NPM's decision to disable script execution by default represents a significant shift in the Node.js dependency model. Post-install scripts have long been a vector for supply chain attacks: malicious actors can inject code into a package that executes automatically on installation, giving them arbitrary code execution on developer machines and CI/CD systems. By requiring explicit opt-in, NPM substantially raises the barrier for compromise.

However, this change creates a practical paradox. Thousands of packages depend on post-install scripts for legitimate purposes: compiling native bindings (like node-gyp rebuilds), downloading platform-specific binaries, or initialising configuration. The policy shift forces ecosystem fragmentation: some packages will modify their workflow to function without scripts, some will require explicit configuration, and others will simply break. Developers face a choice between security (disabling scripts) and functionality (enabling them).

The affected population is substantial.
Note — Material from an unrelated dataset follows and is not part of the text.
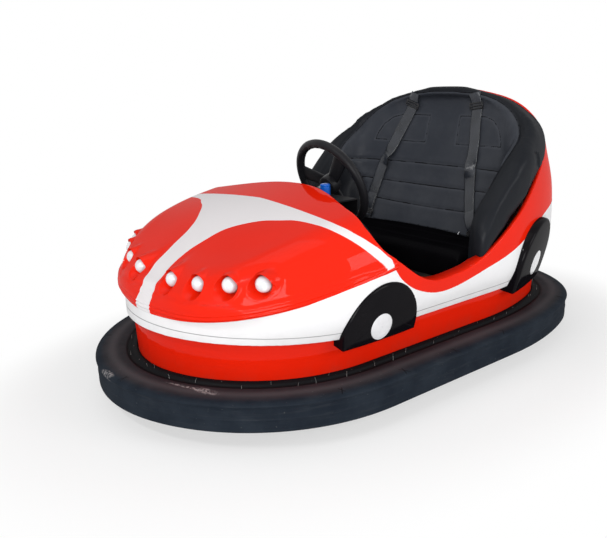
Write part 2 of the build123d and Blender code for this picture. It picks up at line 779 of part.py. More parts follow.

Any organisation using NPM-dependent packages with build steps, native compilation, or setup routines will encounter friction. Enterprise and open-source projects relying on post-install hooks will need to either migrate their build logic or explicitly trust and allowlist them. CI/CD pipelines will require configuration changes to accommodate the new default.

Defenders should begin auditing which dependencies in their supply chains rely on post-install scripts and categorise them by trust level. The security benefit is real: eliminating the silent execution of arbitrary code from dependencies is a net positive. But the migration path matters. Organisations should pilot this change in development environments first, catalogue breaking changes, and work with maintainers to provide script-free alternatives where possible.

Broader implications are mixed. NPM's approach aligns with zero-trust principles and reduces attack surface area, but the ecosystem's heavy reliance on these scripts suggests this policy will face resistance. Success depends on maintainer adoption and whether NPM provides ergonomic mechanisms for legitimate use cases. If implementation is clumsy, developers may disable the safeguard entirely, negating the security gain.